The trial court’s determinations on the other six requirements for class certification—adequacy of the class representative, the lack of conflicts of interest among the class, a genuine personal interest of the class representative, the class representative’s ability to adequately represent class members outside the jurisdiction, numerosity of the class members, and the ability to provide sufficient notice to the class—are also reviewed de novo.

Other aspects of a trial court’s class certification analysis are reviewed for abuse of discretion, however, including:

  • How notice is to be given; and
  • Whether the class action mechanism is a superior method of resolving the dispute between the putative class members and the defendant.

Third, in Empire, the Supreme Court sua sponte flagged an issue for further consideration on remand that class action practitioners may wish to consider in other cases as well:  claim splitting. 

In vacating the Empire class certification order, the Supreme Court suggested that class certification might be permissible on some of the plaintiffs claims (or some aspects of those claims), but not all of them.  The Court noted the “common law rule against claim-splitting,” “which prohibits multiple lawsuits based on claims all stemming from a single wrong.” 

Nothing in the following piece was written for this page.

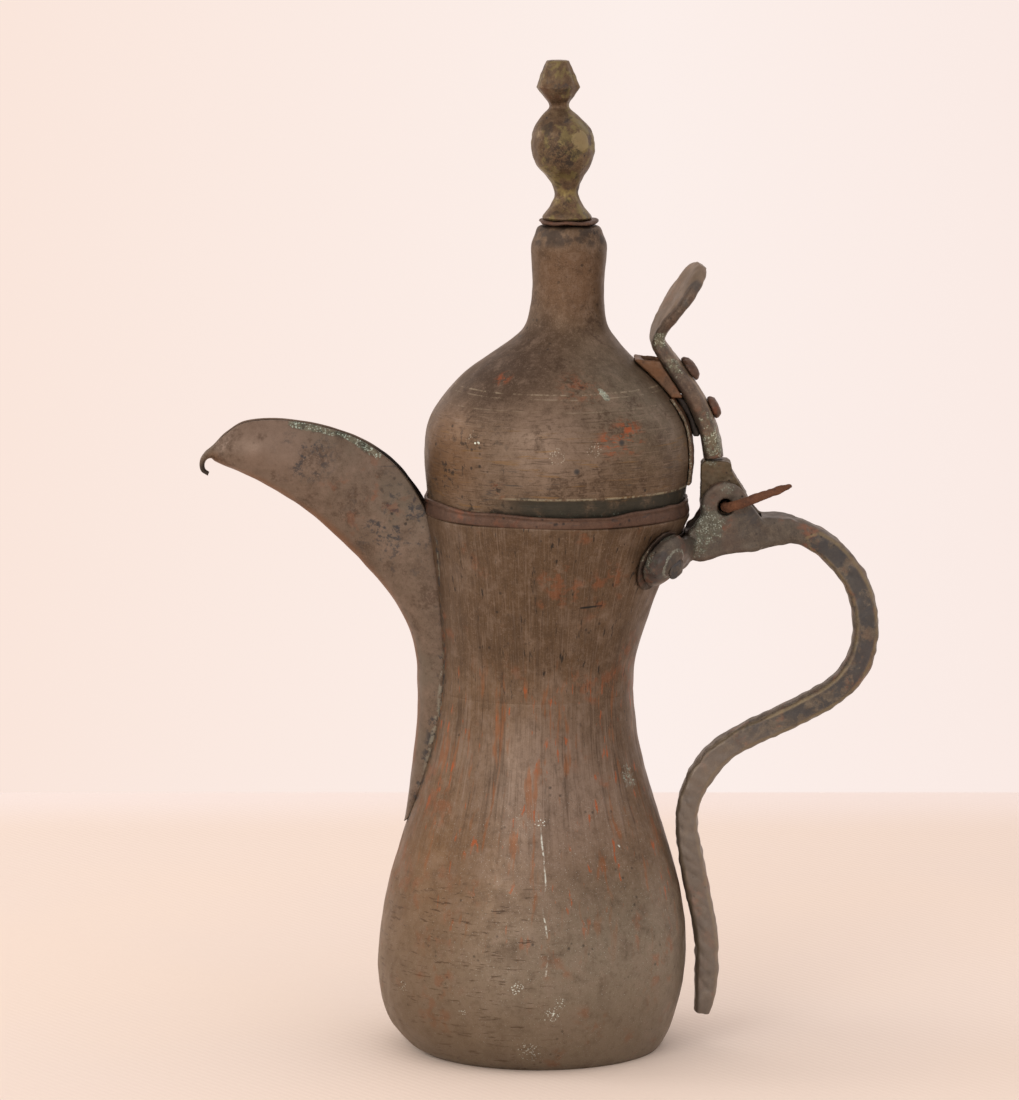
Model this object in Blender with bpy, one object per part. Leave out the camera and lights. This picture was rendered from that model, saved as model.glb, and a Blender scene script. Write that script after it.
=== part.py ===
"""Dallah coffee pot in hammered copper: two-piece waisted body, open crescent spout, cast S-shaped
handle that carries the hinge clevis, and a domed lid with a brass finial and a riveted thumb lever.

Metres, +Z up. The origin is the centre of the flat base. The spout points to -X, the handle to +X,
and the lid turns about the nail through the clevis, along Y.
"""
import bmesh
import bpy
import numpy as np
from math import cos, pi, radians, sin, sqrt

MM = 0.001
GAP = 0.3 * MM                # clearance that touching pieces keep
SIDES = 36                    # corners of a turned piece

# Copper sheet
BODY_SHEET = 1.3 * MM
LID_SHEET = 1.2 * MM
SPOUT_SHEET = 1.1 * MM

# Body outline: radius, height, lean of the centre towards the handle (mm)
SEAM_HEIGHT = 110 * MM        # the two halves of the body meet at the waist
LAP = 4 * MM                  # the upper half tucks this far into the lower one
LOWER_OUTLINE = ((36.6, 0.0, 0.0), (39.6, 2.8, -1.1), (43.9, 10.5, -2.5), (46.4, 22.0, -2.3),
                 (46.2, 36.0, -1.7), (43.9, 50.0, -1.5), (39.3, 67.0, -1.4), (35.2, 80.0, -1.2),
                 (31.5, 95.0, -1.2), (29.6, 110.0, -1.0))
UPPER_OUTLINE = ((29.6, 110.0, -1.0), (30.1, 121.0, -0.2), (33.1, 138.0, 1.9),
                 (37.0, 154.0, 4.0), (39.9, 163.5, 5.5))
BASE_RADIUS = 35.0 * MM
BASE_THICKNESS = 1.2 * MM

# Lid outline from its rim to the turned-in top of the neck: radius, height, lean (mm)
DOME_OUTLINE = ((38.3, 165.3, 5.5), (39.4, 173.0, 5.6), (40.0, 182.0, 5.7), (38.8, 191.0, 5.6),
                (35.0, 198.0, 5.6), (28.0, 205.9, 5.7), (21.2, 211.4, 6.3), (15.6, 216.4, 7.6),
                (12.4, 220.6, 8.2), (11.1, 227.0, 8.6), (10.9, 234.0, 8.9), (11.5, 242.0, 9.1),
                (11.3, 247.4, 9.1), (9.6, 250.2, 9.0), (6.2, 250.9, 8.9))
RIM_CENTRE = 5.5 * MM         # lean of the mouth and of everything round it
FLANGE_BOTTOM, FLANGE_TOP = 163.9 * MM, 169.2 * MM
FLANGE_RADIUS = 40.1 * MM
FLANGE_SHEET = 1.0 * MM
SLEEVE_RADIUS = 36.2 * MM
SLEEVE_BOTTOM, SLEEVE_TOP = 158.5 * MM, 168.0 * MM

# Finial: radius, height, lean (mm)
NECK_TOP = 250.9 * MM
COLLAR_RADIUS, COLLAR_THICKNESS = 8.9 * MM, 1.1 * MM
FINIAL_OUTLINE = ((7.2, 252.6, 8.4), (7.2, 253.6, 8.4), (4.6, 257.2, 8.3), (3.5, 260.6, 8.2),
                  (5.4, 265.0, 7.8), (8.3, 269.0, 7.4), (9.5, 274.4, 7.1), (8.5, 279.4, 6.8),
                  (5.6, 283.2, 6.4), (2.9, 286.4, 6.1), (4.4, 289.2, 5.8), (6.2, 292.2, 5.6),
                  (5.2, 296.2, 5.6), (3.5, 300.0, 5.6))
FINIAL_SIDES = 12
TANG_RADIUS = 2.2 * MM
TANG_BOTTOM = 247.0 * MM
BURR_RADIUS, BURR_THICKNESS = 5.0 * MM, 1.0 * MM

# Hinge
HINGE_X, HINGE_Z = 56.0 * MM, 166.5 * MM
EAR_RADIUS = 7.4 * MM
CLEVIS_HALF_WIDTH = 9.0 * MM
KNUCKLE_HALF_WIDTH = 5.2 * MM
KNUCKLE_RADIUS = 7.3 * MM
NAIL_RADIUS = 1.45 * MM
KNUCKLE_BORE = 2.1 * MM
EAR_BORE = 2.5 * MM
BORE_REACH = 20.0 * MM        # half length of the tools that cut the bores
NAIL_HEAD = ((1.7, 1.7), (2.5, 1.0), (2.6, 0.1))    # times the shank radius, mm beyond the ear
# Bent end of the nail: x, y, z, radius (mm)
NAIL_BEND = ((56.0, -9.0, 166.5, 1.45), (56.9, -11.5, 166.8, 1.5), (59.4, -12.9, 167.8, 1.5),
             (63.6, -13.4, 169.4, 1.45), (69.0, -13.5, 171.4, 1.35), (73.2, -13.4, 172.9, 1.15),
             (75.6, -13.3, 173.7, 0.45))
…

The Court explained that, under the “claim-splitting rule,” if the class members obtained a judgment on some of their claims, they may be precluded from pursuing the remaining claims in a second lawsuit. Or, if some class members promptly pursued individual claims and obtained a judgment against the defendant before resolution of the class claims, they might “creat[e] preclusion problems within the class.” These complications could render a class action an inferior method of resolving the dispute between the class members and the defendant.  Because the Supreme Court did not have the benefit of the parties’ briefing on these issues, the appellate court left it to the trial court to resolve them on remand. 

*        *        *

In addition to highlighting the predominance requirement for class certification and expounding somewhat elusive standards of review for class certification appeals, Empire may be a Christmas present for defense counsel in that case and other putative class actions with an available claim-splitting defense.